Opinion
January 8, 2001.
In an action to recover damages for medical malpractice, etc., the defendant Gabriel Amalanathan, s/h/a Amalanathan Gabriel, appeals from an order of the Supreme Court, Kings County (Levine, J.), dated March 1, 2000, which denied his motion to dismiss the complaint insofar as asserted against him.
Before: RITTER, J. P., S. MILLER, GOLDSTEIN and SMITH, JJ., concur.
Ordered that the order is reversed, on the law, with costs, the motion is granted, the complaint is dismissed insofar as asserted against the appellant, and the action against the remaining defendants is severed.
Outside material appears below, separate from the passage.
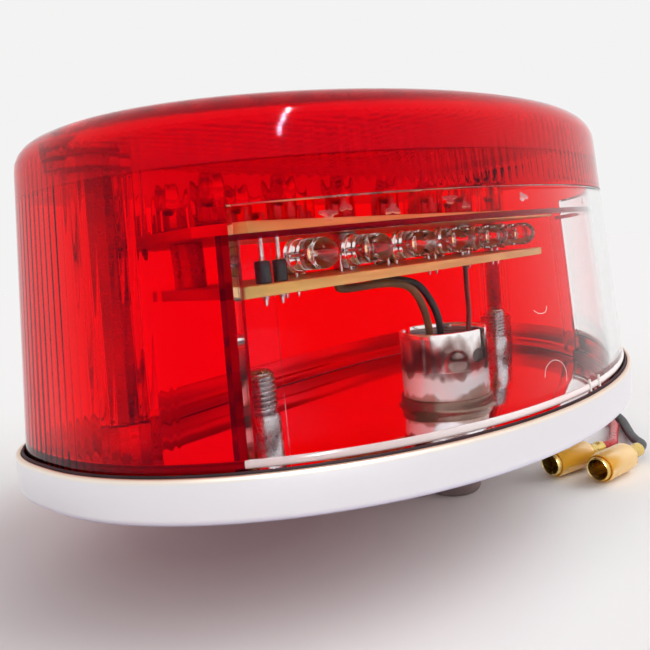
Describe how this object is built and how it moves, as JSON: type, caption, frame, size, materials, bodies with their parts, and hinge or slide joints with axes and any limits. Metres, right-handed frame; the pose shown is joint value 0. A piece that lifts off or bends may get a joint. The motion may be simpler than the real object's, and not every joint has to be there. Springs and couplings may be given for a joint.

The appellant made out a prima facie case establishing, as a matter of law, that he did not commit medical malpractice in his treatment of the decedent. This shifted the burden to the plaintiffs to show by way of admissible evidentiary proof the existence of a triable issue of fact. The assertion in the affidavit of the plaintiffs' expert that the appellant may have been negligent in treating the decedent was based solely upon speculations and conjecture and thus was insufficient to raise a triable issue of fact. Accordingly, the Supreme Court should have granted the motion ( see, Alvarez v. Prospect Hosp., 68 N.Y.2d 320; Winegrad v. New York Univ. Med. Ctr., 64 N.Y.2d 851).